Collected data entries
────────────────────
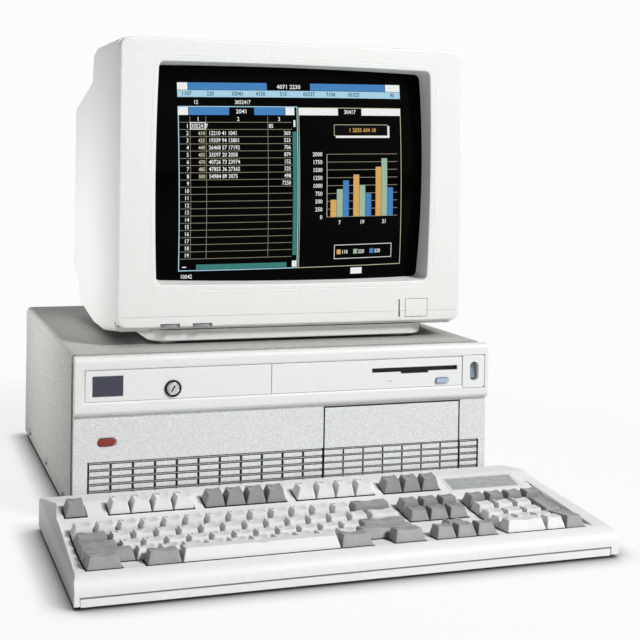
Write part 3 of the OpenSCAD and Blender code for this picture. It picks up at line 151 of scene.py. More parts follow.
def shades(tree, colour, pattern, darkest, lightest, width):
    """A colour that runs from its darkest to its lightest shade over the middle width of a pattern."""
    ramp = new_node(tree, "ValToRGB")
    stops = ((0.5 - width / 2, darkest), (0.5 + width / 2, lightest))
    for element, (place, shade) in zip(ramp.color_ramp.elements, stops):
        element.position = place
        element.color = [min(1, c * shade) for c in colour] + [1]
    tree.links.new(pattern, ramp.inputs["Fac"])
    return ramp.outputs["Color"]


def mottled(tree, shader, colour, pattern, spread):
    """Base colour that wanders a little between a darker and a lighter tone."""
    base = shader.inputs["Base Color"]
    base.default_value = (*colour, 1)
    tree.links.new(shades(tree, colour, pattern, 1 - spread, 1 + spread, 0.4), base)


def bumpy(tree, shader, pattern, height, strength=0.5):
    """Raises a pattern by a height."""
    bump = new_node(tree, "Bump", {"Distance": height, "Strength": strength})
    tree.links.new(pattern, bump.inputs["Height"])
    tree.links.new(bump.outputs["Normal"], shader.inputs["Normal"])


def uneven_gloss(tree, shader, pattern, glossiest, dullest):
    """Roughness that wanders between two values."""
    gloss = new_node(tree, "MapRange", {"To Min": glossiest, "To Max": dullest})
    tree.links.new(pattern, gloss.inputs["Value"])
    tree.links.new(gloss.outputs["Result"], shader.inputs["Roughness"])


def moulded_plastic(name, colour, roughness=0.5, spread=0.02, height=0.00006):
    """Finely textured moulding: spark-eroded grain, a faint mottle and uneven gloss."""
    material, tree, shader = new_finish(name)
    mottled(tree, shader, colour, object_grain(tree, 260, 4.0), spread)
    bumpy(tree, shader, object_grain(tree, 1500, 2.0), height)
    uneven_gloss(tree, shader, object_grain(tree, 40), roughness - 0.06, roughness + 0.08)
    set_sockets(shader, {"Specular IOR Level": 0.35})
    return material


def one_grain(name, colour, grain, spread, height, strength, roughness, specular=0.5, metallic=0.0):
    """A finish whose mottle and bumps share one grain, given as object_grain's values."""
    material, tree, shader = new_finish(name)
    pattern = object_grain(tree, *grain)
    mottled(tree, shader, colour, pattern, spread)
    bumpy(tree, shader, pattern, height, strength)
    set_sockets(shader, {"Roughness": roughness, "Specular IOR Level": specular, "Metallic": metallic})
    return material


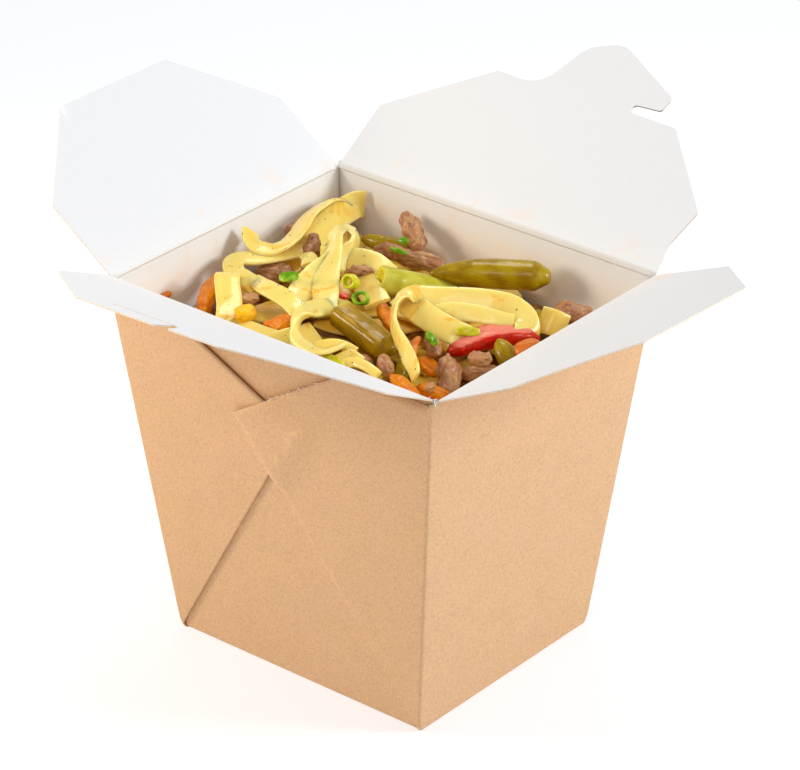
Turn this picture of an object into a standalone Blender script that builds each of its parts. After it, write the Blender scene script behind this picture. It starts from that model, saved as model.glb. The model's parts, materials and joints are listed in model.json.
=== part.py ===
────────────────────
**SET PROBLEM:**
Repeat the records exactly, including every line.

**SOLUTION TO THIS EXERCISE:**
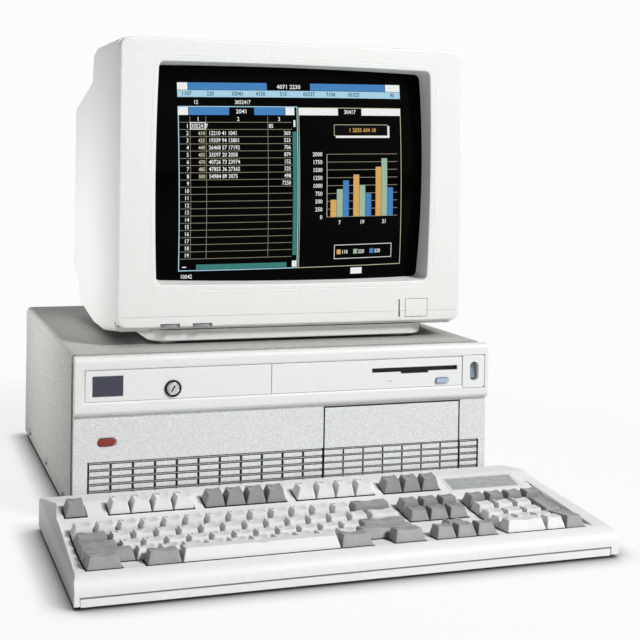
Write part 3 of the OpenSCAD and Blender code for this picture. It picks up at line 151 of scene.py. More parts follow.
def shades(tree, colour, pattern, darkest, lightest, width):
    """A colour that runs from its darkest to its lightest shade over the middle width of a pattern."""
    ramp = new_node(tree, "ValToRGB")
    stops = ((0.5 - width / 2, darkest), (0.5 + width / 2, lightest))
    for element, (place, shade) in zip(ramp.color_ramp.elements, stops):
        element.position = place
        element.color = [min(1, c * shade) for c in colour] + [1]
    tree.links.new(pattern, ramp.inputs["Fac"])
    return ramp.outputs["Color"]


def mottled(tree, shader, colour, pattern, spread):
    """Base colour that wanders a little between a darker and a lighter tone."""
    base = shader.inputs["Base Color"]
    base.default_value = (*colour, 1)
    tree.links.new(shades(tree, colour, pattern, 1 - spread, 1 + spread, 0.4), base)


def bumpy(tree, shader, pattern, height, strength=0.5):
    """Raises a pattern by a height."""
    bump = new_node(tree, "Bump", {"Distance": height, "Strength": strength})
    tree.links.new(pattern, bump.inputs["Height"])
    tree.links.new(bump.outputs["Normal"], shader.inputs["Normal"])


def uneven_gloss(tree, shader, pattern, glossiest, dullest):
    """Roughness that wanders between two values."""
    gloss = new_node(tree, "MapRange", {"To Min": glossiest, "To Max": dullest})
    tree.links.new(pattern, gloss.inputs["Value"])
    tree.links.new(gloss.outputs["Result"], shader.inputs["Roughness"])


def moulded_plastic(name, colour, roughness=0.5, spread=0.02, height=0.00006):
    """Finely textured moulding: spark-eroded grain, a faint mottle and uneven gloss."""
    material, tree, shader = new_finish(name)
    mottled(tree, shader, colour, object_grain(tree, 260, 4.0), spread)
    bumpy(tree, shader, object_grain(tree, 1500, 2.0), height)
    uneven_gloss(tree, shader, object_grain(tree, 40), roughness - 0.06, roughness + 0.08)
    set_sockets(shader, {"Specular IOR Level": 0.35})
    return material


def one_grain(name, colour, grain, spread, height, strength, roughness, specular=0.5, metallic=0.0):
    """A finish whose mottle and bumps share one grain, given as object_grain's values."""
    material, tree, shader = new_finish(name)
    pattern = object_grain(tree, *grain)
    mottled(tree, shader, colour, pattern, spread)
    bumpy(tree, shader, pattern, height, strength)
    set_sockets(shader, {"Roughness": roughness, "Specular IOR Level": specular, "Metallic": metallic})
    return material


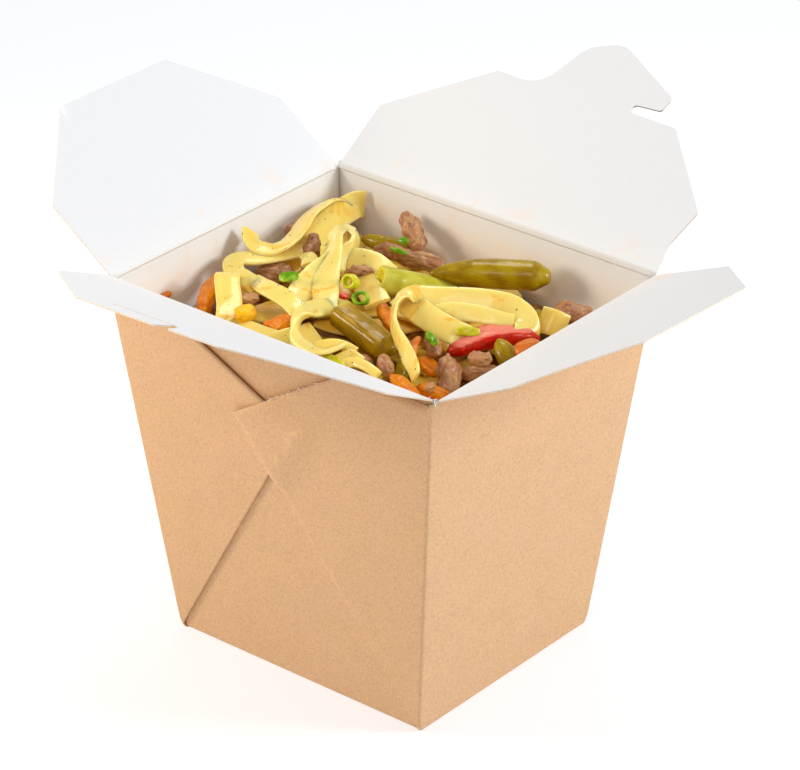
Turn this picture of an object into a standalone Blender script that builds each of its parts. After it, write the Blender scene script behind this picture. It starts from that model, saved as model.glb. The model's parts, materials and joints are listed in model.json.
=== part.py ===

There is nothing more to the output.